• **Short exercise**
Transcribe only part of the material below: the lines from the one containing "const basin = new THREE.Group();" through the one containing "before = set(bpy.data.objects)", inclusive, exactly as written.

Some records:
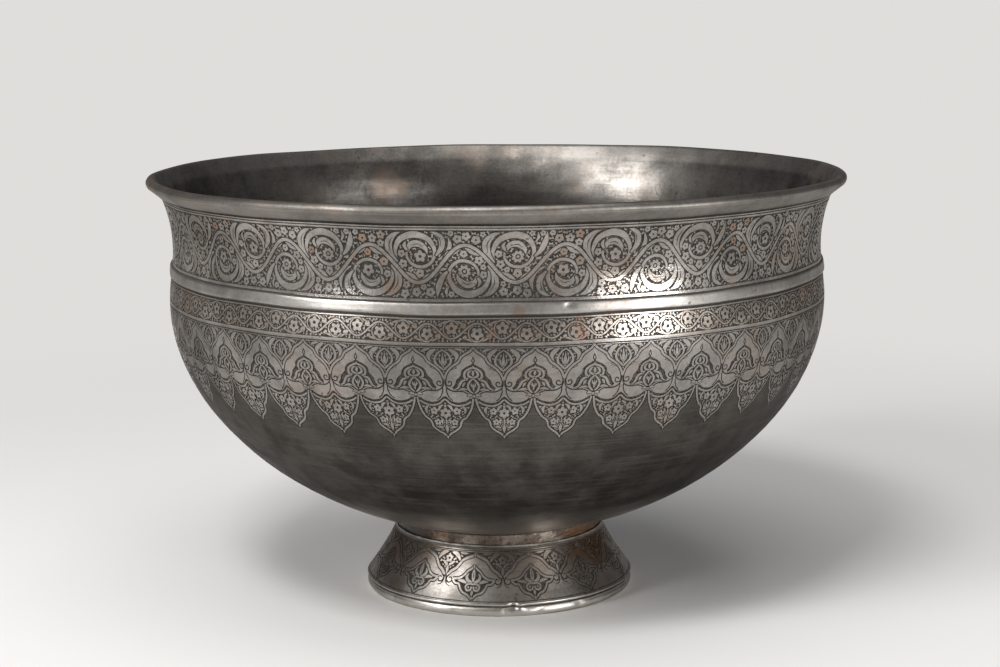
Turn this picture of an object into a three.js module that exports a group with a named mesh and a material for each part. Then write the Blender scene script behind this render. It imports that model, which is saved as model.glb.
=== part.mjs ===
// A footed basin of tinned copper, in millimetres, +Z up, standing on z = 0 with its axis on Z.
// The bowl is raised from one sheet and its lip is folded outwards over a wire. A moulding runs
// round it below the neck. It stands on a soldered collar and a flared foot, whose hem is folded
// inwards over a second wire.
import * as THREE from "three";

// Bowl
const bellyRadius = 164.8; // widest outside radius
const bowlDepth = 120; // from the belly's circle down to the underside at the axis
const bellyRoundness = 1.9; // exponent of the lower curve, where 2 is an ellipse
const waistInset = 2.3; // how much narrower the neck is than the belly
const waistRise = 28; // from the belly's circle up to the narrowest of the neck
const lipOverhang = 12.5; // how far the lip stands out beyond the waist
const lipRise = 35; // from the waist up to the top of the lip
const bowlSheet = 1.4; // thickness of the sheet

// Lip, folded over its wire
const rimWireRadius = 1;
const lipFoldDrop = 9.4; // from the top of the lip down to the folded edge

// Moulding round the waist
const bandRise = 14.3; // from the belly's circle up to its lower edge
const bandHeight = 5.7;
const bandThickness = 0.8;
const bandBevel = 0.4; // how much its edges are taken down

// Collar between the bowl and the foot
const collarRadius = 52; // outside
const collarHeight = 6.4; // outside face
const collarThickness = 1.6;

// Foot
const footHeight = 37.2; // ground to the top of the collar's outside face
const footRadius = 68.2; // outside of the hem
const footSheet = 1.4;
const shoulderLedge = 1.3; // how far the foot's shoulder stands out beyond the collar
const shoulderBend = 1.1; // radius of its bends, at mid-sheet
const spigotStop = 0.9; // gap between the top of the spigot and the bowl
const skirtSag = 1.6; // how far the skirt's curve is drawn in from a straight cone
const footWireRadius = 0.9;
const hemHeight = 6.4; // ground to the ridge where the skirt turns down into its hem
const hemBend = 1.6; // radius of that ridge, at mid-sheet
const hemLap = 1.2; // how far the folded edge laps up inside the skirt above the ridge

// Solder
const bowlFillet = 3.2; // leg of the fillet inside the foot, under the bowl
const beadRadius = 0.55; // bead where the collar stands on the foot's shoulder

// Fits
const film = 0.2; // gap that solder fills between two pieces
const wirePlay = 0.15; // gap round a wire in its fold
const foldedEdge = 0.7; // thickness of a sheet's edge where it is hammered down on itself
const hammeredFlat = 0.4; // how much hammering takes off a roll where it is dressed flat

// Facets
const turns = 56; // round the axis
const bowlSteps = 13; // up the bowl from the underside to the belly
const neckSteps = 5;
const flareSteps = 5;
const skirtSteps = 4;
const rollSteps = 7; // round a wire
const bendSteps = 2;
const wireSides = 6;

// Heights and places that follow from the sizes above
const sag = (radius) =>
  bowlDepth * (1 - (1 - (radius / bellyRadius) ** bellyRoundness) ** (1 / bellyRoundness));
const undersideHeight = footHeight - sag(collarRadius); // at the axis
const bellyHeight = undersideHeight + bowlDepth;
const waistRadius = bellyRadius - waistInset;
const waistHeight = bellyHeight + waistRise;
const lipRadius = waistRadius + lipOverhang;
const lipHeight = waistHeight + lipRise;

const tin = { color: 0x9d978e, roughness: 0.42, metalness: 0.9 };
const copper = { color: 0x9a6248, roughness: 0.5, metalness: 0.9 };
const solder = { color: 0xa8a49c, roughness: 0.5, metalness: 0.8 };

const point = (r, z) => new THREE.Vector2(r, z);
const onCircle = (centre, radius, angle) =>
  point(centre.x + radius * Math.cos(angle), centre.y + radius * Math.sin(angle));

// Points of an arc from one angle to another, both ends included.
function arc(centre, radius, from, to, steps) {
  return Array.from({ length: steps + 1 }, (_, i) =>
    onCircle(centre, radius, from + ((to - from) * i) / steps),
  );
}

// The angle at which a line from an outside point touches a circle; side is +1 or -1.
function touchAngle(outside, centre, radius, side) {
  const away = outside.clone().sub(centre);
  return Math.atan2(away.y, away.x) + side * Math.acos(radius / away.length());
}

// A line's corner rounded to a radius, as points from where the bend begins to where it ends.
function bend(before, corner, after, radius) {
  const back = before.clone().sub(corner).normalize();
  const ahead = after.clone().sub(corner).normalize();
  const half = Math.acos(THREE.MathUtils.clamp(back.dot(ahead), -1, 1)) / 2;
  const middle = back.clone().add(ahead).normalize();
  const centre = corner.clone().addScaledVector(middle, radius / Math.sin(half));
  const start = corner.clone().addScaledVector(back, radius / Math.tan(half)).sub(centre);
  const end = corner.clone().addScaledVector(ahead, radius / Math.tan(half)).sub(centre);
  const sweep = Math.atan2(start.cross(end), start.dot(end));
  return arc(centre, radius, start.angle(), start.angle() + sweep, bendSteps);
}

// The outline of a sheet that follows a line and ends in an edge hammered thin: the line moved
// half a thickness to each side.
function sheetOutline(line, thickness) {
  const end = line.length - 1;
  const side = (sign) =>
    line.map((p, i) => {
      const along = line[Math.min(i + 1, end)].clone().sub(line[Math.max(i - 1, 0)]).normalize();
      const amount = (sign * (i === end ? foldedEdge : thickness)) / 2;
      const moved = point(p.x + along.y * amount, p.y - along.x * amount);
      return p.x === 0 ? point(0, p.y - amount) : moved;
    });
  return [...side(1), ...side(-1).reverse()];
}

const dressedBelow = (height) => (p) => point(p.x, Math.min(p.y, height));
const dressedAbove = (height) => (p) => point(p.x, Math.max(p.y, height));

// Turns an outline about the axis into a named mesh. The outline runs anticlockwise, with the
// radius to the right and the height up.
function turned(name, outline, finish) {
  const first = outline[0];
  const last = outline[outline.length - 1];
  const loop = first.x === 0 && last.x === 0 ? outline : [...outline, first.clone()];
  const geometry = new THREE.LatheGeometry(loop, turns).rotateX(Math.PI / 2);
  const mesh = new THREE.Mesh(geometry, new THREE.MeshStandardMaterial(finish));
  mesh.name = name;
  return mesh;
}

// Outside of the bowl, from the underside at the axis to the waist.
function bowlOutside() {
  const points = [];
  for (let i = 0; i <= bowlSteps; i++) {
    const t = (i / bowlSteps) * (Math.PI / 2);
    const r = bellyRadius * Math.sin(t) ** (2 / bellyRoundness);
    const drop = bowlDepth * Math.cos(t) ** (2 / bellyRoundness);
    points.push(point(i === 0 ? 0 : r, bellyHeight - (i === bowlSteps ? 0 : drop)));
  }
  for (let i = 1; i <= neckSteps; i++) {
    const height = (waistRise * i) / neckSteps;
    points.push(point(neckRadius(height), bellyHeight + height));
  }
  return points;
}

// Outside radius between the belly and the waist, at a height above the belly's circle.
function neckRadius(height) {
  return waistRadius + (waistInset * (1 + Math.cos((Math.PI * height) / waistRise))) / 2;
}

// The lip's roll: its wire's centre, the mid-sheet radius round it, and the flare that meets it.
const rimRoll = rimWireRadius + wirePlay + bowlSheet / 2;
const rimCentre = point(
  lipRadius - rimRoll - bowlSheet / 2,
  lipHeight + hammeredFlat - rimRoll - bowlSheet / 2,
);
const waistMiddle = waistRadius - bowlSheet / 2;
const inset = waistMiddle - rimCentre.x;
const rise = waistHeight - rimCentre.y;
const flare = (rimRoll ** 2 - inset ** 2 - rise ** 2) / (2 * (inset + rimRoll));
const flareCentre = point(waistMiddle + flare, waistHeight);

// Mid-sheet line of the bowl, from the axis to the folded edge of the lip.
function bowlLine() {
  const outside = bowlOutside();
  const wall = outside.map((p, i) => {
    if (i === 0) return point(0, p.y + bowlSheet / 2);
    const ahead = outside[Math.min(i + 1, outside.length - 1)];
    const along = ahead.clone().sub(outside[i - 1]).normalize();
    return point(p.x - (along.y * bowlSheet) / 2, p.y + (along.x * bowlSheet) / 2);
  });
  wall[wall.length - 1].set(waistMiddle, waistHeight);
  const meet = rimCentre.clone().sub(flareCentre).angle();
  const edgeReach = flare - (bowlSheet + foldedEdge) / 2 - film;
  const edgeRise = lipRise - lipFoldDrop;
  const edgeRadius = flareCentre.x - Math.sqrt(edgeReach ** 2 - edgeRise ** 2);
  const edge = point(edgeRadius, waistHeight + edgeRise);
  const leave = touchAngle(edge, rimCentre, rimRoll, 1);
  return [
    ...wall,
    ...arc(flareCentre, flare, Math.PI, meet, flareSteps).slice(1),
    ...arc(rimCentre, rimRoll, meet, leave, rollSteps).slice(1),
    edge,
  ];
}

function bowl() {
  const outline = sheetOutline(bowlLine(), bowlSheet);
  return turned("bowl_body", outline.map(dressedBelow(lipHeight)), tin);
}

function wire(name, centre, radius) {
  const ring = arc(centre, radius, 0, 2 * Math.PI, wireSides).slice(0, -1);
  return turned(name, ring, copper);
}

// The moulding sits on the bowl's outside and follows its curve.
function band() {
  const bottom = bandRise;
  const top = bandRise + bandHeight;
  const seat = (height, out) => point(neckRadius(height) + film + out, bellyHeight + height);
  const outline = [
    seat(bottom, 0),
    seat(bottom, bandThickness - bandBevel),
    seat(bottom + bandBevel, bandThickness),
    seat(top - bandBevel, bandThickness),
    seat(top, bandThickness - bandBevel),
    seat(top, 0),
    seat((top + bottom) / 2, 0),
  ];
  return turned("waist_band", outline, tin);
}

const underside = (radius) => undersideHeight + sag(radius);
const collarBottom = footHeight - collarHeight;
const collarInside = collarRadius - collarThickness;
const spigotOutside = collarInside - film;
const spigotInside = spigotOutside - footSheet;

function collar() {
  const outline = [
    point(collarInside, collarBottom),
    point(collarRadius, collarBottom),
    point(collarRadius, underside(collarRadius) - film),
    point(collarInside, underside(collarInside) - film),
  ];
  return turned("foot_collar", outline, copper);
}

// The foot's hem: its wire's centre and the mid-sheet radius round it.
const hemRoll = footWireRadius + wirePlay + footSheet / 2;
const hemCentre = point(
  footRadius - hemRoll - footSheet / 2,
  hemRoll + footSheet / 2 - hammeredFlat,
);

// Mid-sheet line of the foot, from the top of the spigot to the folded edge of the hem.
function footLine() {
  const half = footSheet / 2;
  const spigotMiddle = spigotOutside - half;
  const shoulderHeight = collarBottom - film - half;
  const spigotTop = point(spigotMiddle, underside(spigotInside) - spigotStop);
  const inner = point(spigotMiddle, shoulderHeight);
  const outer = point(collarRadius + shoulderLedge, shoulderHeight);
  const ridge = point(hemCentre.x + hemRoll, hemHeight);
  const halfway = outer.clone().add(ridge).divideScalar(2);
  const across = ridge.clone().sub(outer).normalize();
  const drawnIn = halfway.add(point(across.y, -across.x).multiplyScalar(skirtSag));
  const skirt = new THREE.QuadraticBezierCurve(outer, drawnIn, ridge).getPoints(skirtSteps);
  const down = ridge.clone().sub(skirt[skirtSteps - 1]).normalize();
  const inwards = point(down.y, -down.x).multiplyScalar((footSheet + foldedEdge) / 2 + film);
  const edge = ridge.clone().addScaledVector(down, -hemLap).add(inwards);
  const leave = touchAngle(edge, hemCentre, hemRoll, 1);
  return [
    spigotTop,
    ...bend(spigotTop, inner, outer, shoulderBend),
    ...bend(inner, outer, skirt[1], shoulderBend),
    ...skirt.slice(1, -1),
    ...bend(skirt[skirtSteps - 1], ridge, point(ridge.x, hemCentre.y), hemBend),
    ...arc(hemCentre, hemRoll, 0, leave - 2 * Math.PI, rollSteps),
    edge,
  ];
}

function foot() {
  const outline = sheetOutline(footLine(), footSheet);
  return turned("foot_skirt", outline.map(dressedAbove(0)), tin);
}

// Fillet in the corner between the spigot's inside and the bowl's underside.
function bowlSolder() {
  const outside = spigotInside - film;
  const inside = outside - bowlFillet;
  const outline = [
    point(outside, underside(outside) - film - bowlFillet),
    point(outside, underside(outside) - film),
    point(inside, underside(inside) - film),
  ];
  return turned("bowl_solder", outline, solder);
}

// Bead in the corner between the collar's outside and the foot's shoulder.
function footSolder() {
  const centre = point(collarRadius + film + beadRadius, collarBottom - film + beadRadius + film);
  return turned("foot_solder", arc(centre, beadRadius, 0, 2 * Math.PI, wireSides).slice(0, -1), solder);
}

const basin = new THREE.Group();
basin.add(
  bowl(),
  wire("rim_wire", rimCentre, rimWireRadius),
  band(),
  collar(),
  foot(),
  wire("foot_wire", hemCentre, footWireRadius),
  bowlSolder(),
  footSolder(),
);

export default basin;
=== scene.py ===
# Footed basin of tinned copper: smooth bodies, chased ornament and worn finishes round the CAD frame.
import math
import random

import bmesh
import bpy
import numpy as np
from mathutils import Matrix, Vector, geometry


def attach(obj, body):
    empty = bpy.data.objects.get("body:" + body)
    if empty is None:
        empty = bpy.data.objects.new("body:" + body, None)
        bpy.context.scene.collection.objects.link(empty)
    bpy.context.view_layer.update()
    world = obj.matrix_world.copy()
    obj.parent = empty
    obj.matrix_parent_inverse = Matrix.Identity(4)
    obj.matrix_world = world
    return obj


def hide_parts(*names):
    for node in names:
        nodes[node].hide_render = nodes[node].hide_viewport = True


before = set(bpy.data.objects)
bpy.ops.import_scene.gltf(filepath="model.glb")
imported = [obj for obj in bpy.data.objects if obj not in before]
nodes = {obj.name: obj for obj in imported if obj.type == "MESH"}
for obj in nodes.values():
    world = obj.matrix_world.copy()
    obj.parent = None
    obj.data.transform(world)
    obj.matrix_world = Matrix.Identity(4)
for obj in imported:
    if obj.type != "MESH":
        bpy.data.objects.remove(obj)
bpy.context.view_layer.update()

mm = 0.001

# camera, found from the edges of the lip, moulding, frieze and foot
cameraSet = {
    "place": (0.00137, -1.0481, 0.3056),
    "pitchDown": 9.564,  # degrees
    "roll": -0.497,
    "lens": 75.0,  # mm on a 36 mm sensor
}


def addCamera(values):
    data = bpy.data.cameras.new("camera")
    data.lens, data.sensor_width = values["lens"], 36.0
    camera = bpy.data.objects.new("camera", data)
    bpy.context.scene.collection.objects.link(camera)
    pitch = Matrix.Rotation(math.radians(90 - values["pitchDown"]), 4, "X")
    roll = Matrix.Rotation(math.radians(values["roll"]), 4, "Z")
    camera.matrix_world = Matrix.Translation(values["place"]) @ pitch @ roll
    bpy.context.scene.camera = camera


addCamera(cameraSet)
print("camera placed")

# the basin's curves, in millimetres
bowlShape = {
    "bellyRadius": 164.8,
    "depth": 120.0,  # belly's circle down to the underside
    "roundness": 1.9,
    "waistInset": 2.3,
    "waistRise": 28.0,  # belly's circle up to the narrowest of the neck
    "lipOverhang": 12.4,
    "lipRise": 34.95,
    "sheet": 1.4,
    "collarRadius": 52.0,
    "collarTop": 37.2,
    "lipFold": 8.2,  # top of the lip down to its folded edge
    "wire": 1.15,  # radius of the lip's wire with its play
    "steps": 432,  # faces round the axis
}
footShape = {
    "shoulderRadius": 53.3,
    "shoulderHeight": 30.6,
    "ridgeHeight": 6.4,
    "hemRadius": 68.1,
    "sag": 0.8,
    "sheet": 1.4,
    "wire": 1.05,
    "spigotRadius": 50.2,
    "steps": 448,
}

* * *

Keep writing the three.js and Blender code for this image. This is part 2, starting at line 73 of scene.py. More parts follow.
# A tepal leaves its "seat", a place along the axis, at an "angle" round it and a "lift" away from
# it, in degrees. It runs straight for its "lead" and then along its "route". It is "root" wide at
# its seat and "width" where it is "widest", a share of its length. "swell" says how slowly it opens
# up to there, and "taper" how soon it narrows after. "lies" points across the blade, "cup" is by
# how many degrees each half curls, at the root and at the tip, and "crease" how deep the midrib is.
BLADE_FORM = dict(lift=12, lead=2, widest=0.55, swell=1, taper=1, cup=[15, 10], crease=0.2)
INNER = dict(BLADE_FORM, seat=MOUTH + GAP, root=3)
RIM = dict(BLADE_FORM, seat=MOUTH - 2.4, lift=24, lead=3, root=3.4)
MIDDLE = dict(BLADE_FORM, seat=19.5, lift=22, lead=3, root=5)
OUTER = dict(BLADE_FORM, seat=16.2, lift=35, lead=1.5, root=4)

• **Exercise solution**
const basin = new THREE.Group();
basin.add(
  bowl(),
  wire("rim_wire", rimCentre, rimWireRadius),
  band(),
  collar(),
  foot(),
  wire("foot_wire", hemCentre, footWireRadius),
  bowlSolder(),
  footSolder(),
);

export default basin;
=== scene.py ===
# Footed basin of tinned copper: smooth bodies, chased ornament and worn finishes round the CAD frame.
import math
import random

import bmesh
import bpy
import numpy as np
from mathutils import Matrix, Vector, geometry


def attach(obj, body):
    empty = bpy.data.objects.get("body:" + body)
    if empty is None:
        empty = bpy.data.objects.new("body:" + body, None)
        bpy.context.scene.collection.objects.link(empty)
    bpy.context.view_layer.update()
    world = obj.matrix_world.copy()
    obj.parent = empty
    obj.matrix_parent_inverse = Matrix.Identity(4)
    obj.matrix_world = world
    return obj


def hide_parts(*names):
    for node in names:
        nodes[node].hide_render = nodes[node].hide_viewport = True


before = set(bpy.data.objects)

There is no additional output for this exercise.